I myself have changed so drastically over the years that my oldest friendships are now being tested, re-evaluated. I realize that I must choose my friends again... or choose to let them go. Two of my older friends are very much on probation right now, which sounds judgemental, but really it's very sad.
Today I set out into my little town looking for conversation, some laughs... maybe, a new friend. I was disappointed. But, I'll keep trying. A few years ago a day like today would have left me crying on the couch, headed for the bar later on in way too much makeup, drowning my bitterness in people who don't give a damn about me and screaming my frustrations into a microphone while the guy on guitar wonders exactly how much I stuffed in the tip jar. But not today.
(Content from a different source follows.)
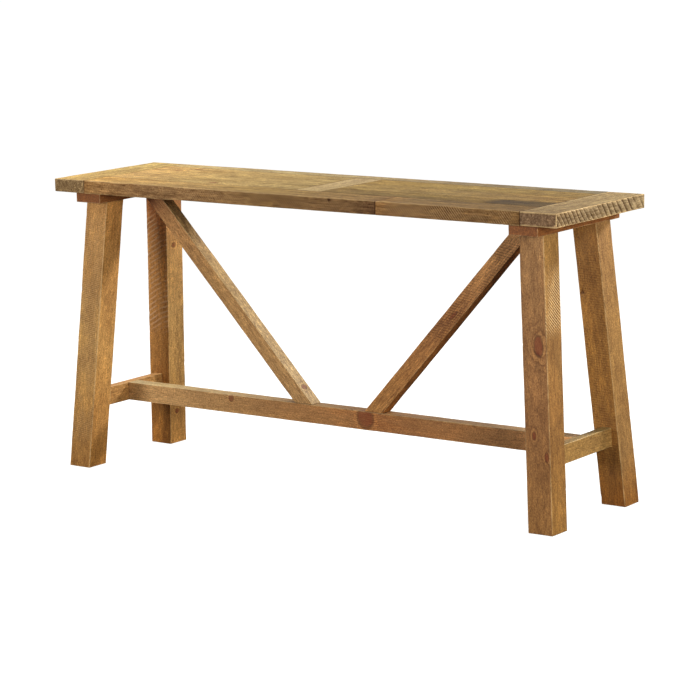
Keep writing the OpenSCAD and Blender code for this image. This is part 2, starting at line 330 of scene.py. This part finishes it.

Today, instead, I'm going to make salad dressing, watch some Star Trek reruns, and give myself a manicure. Then I'll have a spinach salad with G, watch some TV, enjoy the company of a man who has chosen me, and fall asleep in his arms, feeling lucky, liking my hair, and knowing that tomorrow, I'll go to work at a job I love, and meet some friends that I chose, who also chose me, to celebrate being alive.
And some damn good mojitos and fried plantains will surely enhance the mood.
After that, I'm going to keep partying. If anyone wants to come bar-hopping after dinner, come to Azucar at about 9:30. It's gonna be a night to make you glad you were born.